Ahí encaja la elección para heredar el estatus heroico de un actor mucho menos carismático que Crowe, y más próximo al estoicismo musculoso de un Victor Mature, como Paul Mescal. Sobre el papel, Jano/Lucius es el protagonista principal del relato, pero a la hora de la verdad no es más que la figura que guía al espectador por una Roma marcada, de nuevo, por la corrupción, las mentiras y las traiciones. Lo que plantea una cruda realidad respecto a la naturaleza del imperio romano: la película nos dice que la visión idealizada de Marco Aurelio (Richard Harris), que sigue teniendo eco aquí, no era más que un espejismo, siendo la dictadura de Cómodo (Joaquin Phoenix), en realidad, un síntoma de su proceso de decadencia.
Aunque puede resultar tentador, especialmente en el actual clima político, establecer paralelismos entre lo que cuenta Gladiator II y nuestra realidad más próxima, lo interesante es que lo que han hecho Scott, Scarpa y Craig no es más que absorber elementos de textos clásicos de Shakespeare como Ricardo III o Coriolano. De ahí que se haya confiado en actores con mucho más peso dramático como Pedro Pascal o, sobre todo, Denzel Washington, para dar vida a los personajes con una mayor carga de grises, y que realmente son los que aportan complejidad a un largometraje que, sin ellos, no sería más que una simple historia de venganza.
Hay que recordar que, además de su reiterada participación en producciones teatrales shakespearianas, Washington protagonizó en fecha reciente La tragedia de Macbeth (2021) para Joel Coen.

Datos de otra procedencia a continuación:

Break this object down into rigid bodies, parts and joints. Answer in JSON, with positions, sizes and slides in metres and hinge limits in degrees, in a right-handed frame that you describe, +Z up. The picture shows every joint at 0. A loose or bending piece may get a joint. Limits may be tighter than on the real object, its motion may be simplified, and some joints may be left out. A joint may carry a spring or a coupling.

Así que resulta imposible no distinguir la influencia de toda esa experiencia profesional a la hora de construir la serpentina (y, por supuesto, muy magnética) interpretación que brinda de Macrinus, que puede verse casi como un reflejo de otro gran villano de su filmografía como fue el sargento Alonzo Harris de Training Day (Día de entrenamiento) (2001).
A la hora de aproximarse a las sensaciones estéticas de la película original, Scott ha vuelto a contar con el mismo director de fotografía, John Mathieson, con quien no trabajaba desde Robin Hood (2010). Sin embargo, hay que reconocer que no se han limitado a repetir lo que ya habían hecho antes.
Evidentemente, la técnica utilizada ha sido diferente, pues Gladiator se rodó todavía en 35 mm, lo que limitaba la cantidad de cámaras simultáneas, mientras que el uso de modelos de cine digital Alexa LF y Alexa Mini LF les ha permitido elevar, en esta secuela, el número hasta once a la vez en algunas de sus set pieces.
No sólo eso, sino que los tonos desvaídos, apagados, que el británico utilizó hace más de dos décadas por herencia de la estética desaturada de los 90, se transforman en Gladiator II en una auténtica explosión de colores (tanto es así, que el propio Mathieson compara su visión de Roma con Las Vegas) que la sitúa mucho más próxima al peplum, y pone sobre la mesa hasta qué punto sus responsables eran perfectamente conscientes de estar llevando a cabo un largometraje mucho más excesivo y, por qué no decirlo, también mucho más desprejuiciado.